If we are unsatisfied with where we are at in an area of our life then we need to examine what we are holding onto and why, and if we should let go. If we don’t, we will experience a disconnect from the very life we have been given to live. We unintentionally distance our “self” from the very life we are living because of this dissatisfaction.

When we are at this point it’s easy to distance ourselves from our work, our dreams, our projects, not taking full ownership of the fruits of our creative process. We fear any future failure will become permanent evidence or proof who we are is a failure. Because we are inherently creative we continue to create but we may not give ourselves permission to fully invest in our project, our work, our attempts. We hold back, filing a collection of excuses that prove the distance of our heart with our failure. I didn’t really try that hard, I didn’t have enough time to put in all the finishing touches, It’s not like I wanted but at least I did something, right? We settle for the fog of an afternoon catnap instead of plunging headlong into a full night of dreams. We distract ourselves with fleeting amusement instead of the fulfillment of deep and lasting joy.

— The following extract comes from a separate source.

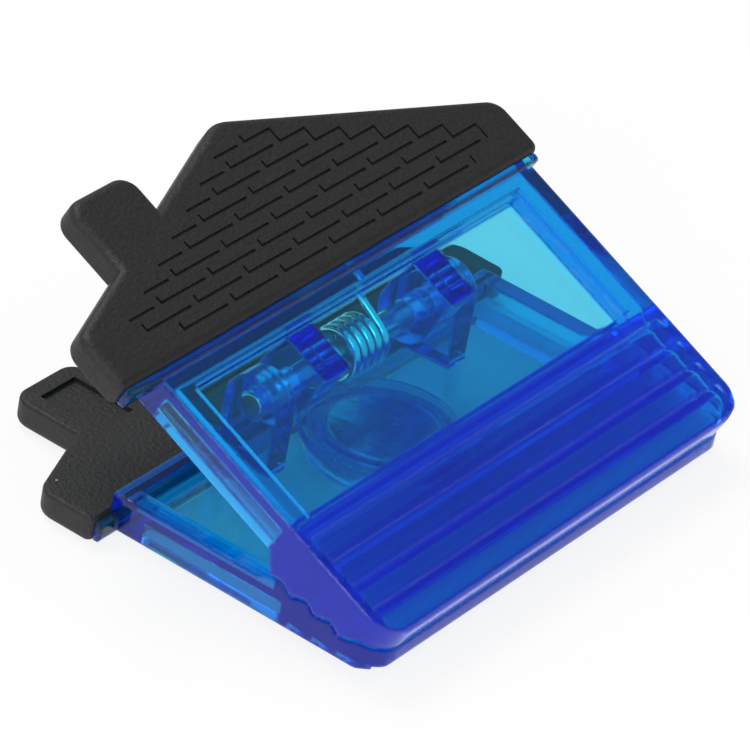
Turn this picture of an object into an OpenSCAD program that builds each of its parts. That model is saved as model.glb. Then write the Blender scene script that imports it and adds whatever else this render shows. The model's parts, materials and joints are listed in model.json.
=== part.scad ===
// House-shaped magnetic memo clip: two clear jaws, two gabled grips, pin, spring and magnet.
// X runs along the hinge pin, Y from the jaws to the roof, Z up from the magnet's outer face.

/* [Walls] */
// width of the house walls
house_w = 62; // [50:1:80]
// length of the walls from the jaw edge to the eave
wall_l = 32.5; // [32:0.5:36]
// height of the side walls above the outer face
wall_h = 4.2; // [3.8:0.1:5]
// thickness of the side walls
side_t = 2.4; // [1.6:0.1:3]
// thickness of the moulding around the window
floor_t = 2.5; // [2.2:0.1:3]
// how far the front jaw reaches past its datum line
front_reach = 2.1; // [1.6:0.1:2.3]
// how far the back jaw reaches past its datum line
back_reach = 0.3; // [0.2:0.1:0.8]
// radius of the rounded corners at the jaws
corner_r = 4; // [2:0.1:6]
// radius along the outer edge of the jaws
nose_r = 0.9; // [0.6:0.1:1.1]
// radius along the outer side edges of the jaws
edge_r = 0.4; // [0.2:0.1:0.8]
// angle between the two halves when the jaws are shut
spread = 24.5; // [20:0.5:28]

/* [Window] */
// frame to the left of the window
frame_left = 3.1; // [2.6:0.1:6]
// frame to the right of the window
frame_right = 5.2; // [2.6:0.1:6]
// frame between the window and the eave
frame_top = 3.1; // [2.6:0.1:4]
// distance of the window's lower edge from the jaw edge
sill = 12.3; // [11.8:0.1:15]
// depth of the window recess
recess = 1.3; // [0.8:0.1:1.5]

/* [Siding and teeth] */
// number of steps in the siding
boards = 4; // [3:1:4]
// height of one siding board
board_h = 3; // [2.6:0.1:3]
// depth of the step between boards
board_step = 0.45; // [0.2:0.05:0.6]
// height of the parting line at the datum line
parting = 2; // [1.9:0.1:2.3]
// number of gripping teeth
teeth = 4; // [2:1:4]
// pitch of the teeth
tooth_pitch = 3.1; // [2.8:0.05:3.1]
// height of the teeth
tooth_h = 0.9; // [0.5:0.05:1]
// clearance left between the two rows of teeth
bite_gap = 0.2; // [0.15:0.05:0.4]

/* [Roof grips] */
// width across the eaves
roof_w = 69.5; // [66:0.5:76]
// height of the gable above the eave line
gable_h = 19.5; // [17:0.5:22]
// pitch of the roof slopes
roof_pitch = 20; // [18:0.5:22]
// thickness of a grip
grip_t = 3.1; // [2.9:0.1:3.6]
// how far a grip stands proud of the wall's outer face
grip_raise = 1; // [0.8:0.1:1.2]
// sideways place of the front grip
front_shift = -1.8; // [-2.5:0.1:2.5]
// sideways place of the back grip
back_shift = 1; // [-2.5:0.1:2.5]
// width of the chimney
chimney_w = 9.9; // [8:0.1:12]
// distance of the chimney's middle from the middle of the roof
chimney_x = 19.4; // [18:0.1:22]
// length of one shingle
shingle_l = 8.07; // [7.6:0.01:8.4]
// height of one row of shingles
shingle_h = 1.72; // [1.6:0.02:1.8]
// depth of the shingle grooves
groove_d = 0.3; // [0.2:0.05:0.5]
// width of the shingle grooves
groove_w = 0.3; // [0.2:0.05:0.4]

/* [Hinge] */
// pin centre from the jaw edge
pin_y = 28.3; // [27.8:0.1:28.6]
// pin centre above the back jaw's outer face
pin_z = 9.7; // [9.5:0.1:10.1]
// pin diameter
pin_d = 2.8; // [2.4:0.1:3]
// overall length of the pin
pin_l = 34; // [32:0.5:38]
// sideways middle of the hinge
hinge_x = 0.8; // [-1:0.1:2]
// radius of the rounded ends of the ears and lugs
ear_r = 3.3; // [2.9:0.1:3.4]
// thickness of the back jaw's ears
ear_t = 3.2; // [2.6:0.1:3.6]
// thickness of the front jaw's lugs
lug_t = 4; // [3:0.1:4.2]
// space between an ear and the lug beside it
lug_gap = 1.2; // [0.5:0.1:1.5]
// clearance between pin and moulding
pin_fit = 0.05; // [0.02:0.01:0.08]

/* [Spring] */
// wire diameter of the spring
wire_d = 0.95; // [0.8:0.05:1]
// outside diameter of the coil
coil_d = 6.3; // [6:0.1:6.5]
// number of whole turns
turns = 4; // [3:1:6]
// pitch of the turns
coil_pitch = 1.3; // [1.2:0.05:1.4]

/* [Magnet] */
// diameter of the magnet
magnet_d = 12; // [10:0.5:12.5]
// thickness of the magnet
magnet_t = 3; // [2.5:0.1:3.2]
// middle of the magnet from the jaw edge
magnet_y = 22.3; // [21.9:0.1:22.6]
// outside diameter of the magnet cup at its foot
cup_d = 17.6; // [16.5:0.1:17.8]
// height of the magnet cup above the outer face
cup_h = 4; // [3.6:0.1:4.2]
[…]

These are fine words but I experience this struggle to connect deep in my core as an emerging writer. Even writing the words “emerging writer” seems too legitimate for what I feel like I am doing. A whole list of excuses emerge: I don’t get paid for writing, I often struggle with writing consistently, I have no writing experience, does my perspective even matter? The list goes on. So when I write I am tempted to disconnect. To write apologetically, to subtly align my words with my dissatisfaction instead of owning the story developing in my heart.

Who wants to put their heart and soul into something only to have someone glance at the result with criticism?- or even worse, a “meh.” This fear is the result of a crippled heart that is creating for others’ approval. When we are in this place we believe our value is in others’ estimation of what we do. So we create with restrictions, afraid to infuse our creation with our selves, our ideas, our preferences, because in this case our creation is not truly ours. It is for others, so we skew and slant and filter to what we think will delight the hearts of others. And when we do we may get praise but it is a praise we cannot fully own, because our creation was not fully ours. Oh yes, we did the work, but the final product bears the image of another.

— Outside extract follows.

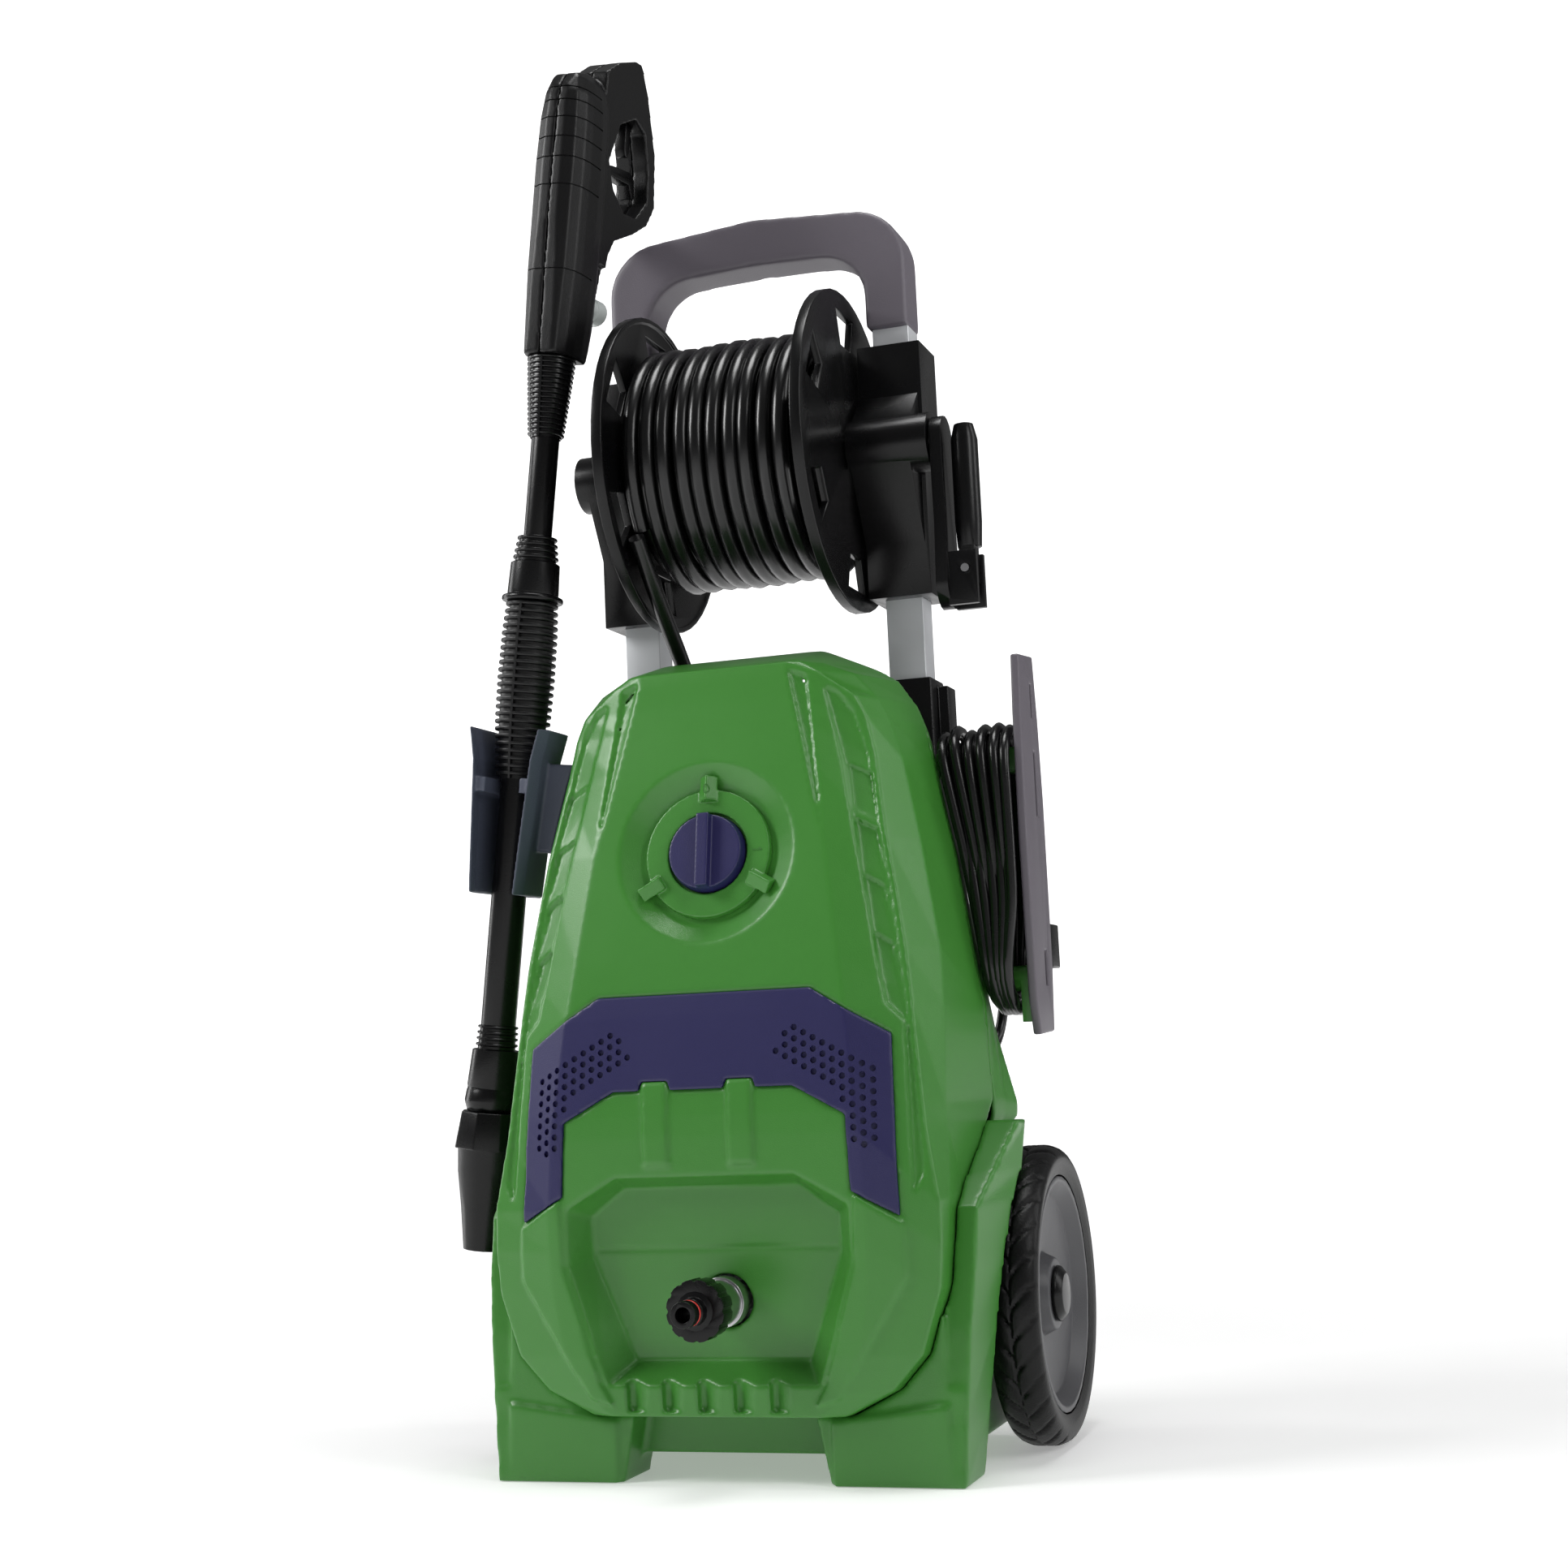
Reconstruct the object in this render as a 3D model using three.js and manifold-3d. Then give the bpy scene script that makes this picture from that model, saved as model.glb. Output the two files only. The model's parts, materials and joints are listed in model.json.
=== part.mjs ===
// Upright electric pressure washer: moulded housing on a wheeled base, hose reel between two
// aluminium posts, push handle, cable hank with its wing plate, and a spray gun in a side holder.
// Millimetres. +X is to the right of someone facing the machine, the front faces -Y, +Z is up.
import * as THREE from 'three';
import { mergeVertices } from 'three/addons/utils/BufferGeometryUtils.js';
import Module from 'manifold-3d';

const wasm = await Module();
wasm.setup();

// ---------------------------------------------------------------- driving dimensions
const GAP = 0.4;                 // clearance left between two pieces that touch
const WALL = 4;                  // housing wall
const SEAM_Y = 120;              // plane where the front and rear covers meet
const REAR_Y = 162;              // back of the rear cover
const BASE_HALF = 160;           // half the width over the two legs
const BASE_BACK = 202;           // back of the base
const INNER_WALL = 150;          // outer face of the base's side walls
const UNDERBAR = { z0: 15, z1: 45, y0: 27.3 };
const WHEEL = { y: 165, z: 101, r: 101, rimR: 80, x0: 160, x1: 195.5 };
const AXLE_R = 6;
const POST = { x0: 88.9, x1: 116.4, y0: 169.4, y1: 195, z0: 120, z1: 799.6, wall: 1.6 };
const SLEEVE_TOP = 537;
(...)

In every area of our life if we aren’t being purposeful about holding on or letting go, then we aren’t taking full ownership of our lives. We miss out and the world misses out. It also begs the question, what owns us if we don’t own ourselves? If we don’t own ourselves that means something else owns us. Our stuff? Our fears? Our schedule? Our career? We have to take ownership or something else will.

What steps can you take to OWN yourself? To truly own who you were created to be?
To give what you cannot keep anyway to gain what will last?
Do yourself and the world a favor.
It’s not just that you’re worth it (and you are),
All of creation is longing for you to fully be who you were created to be.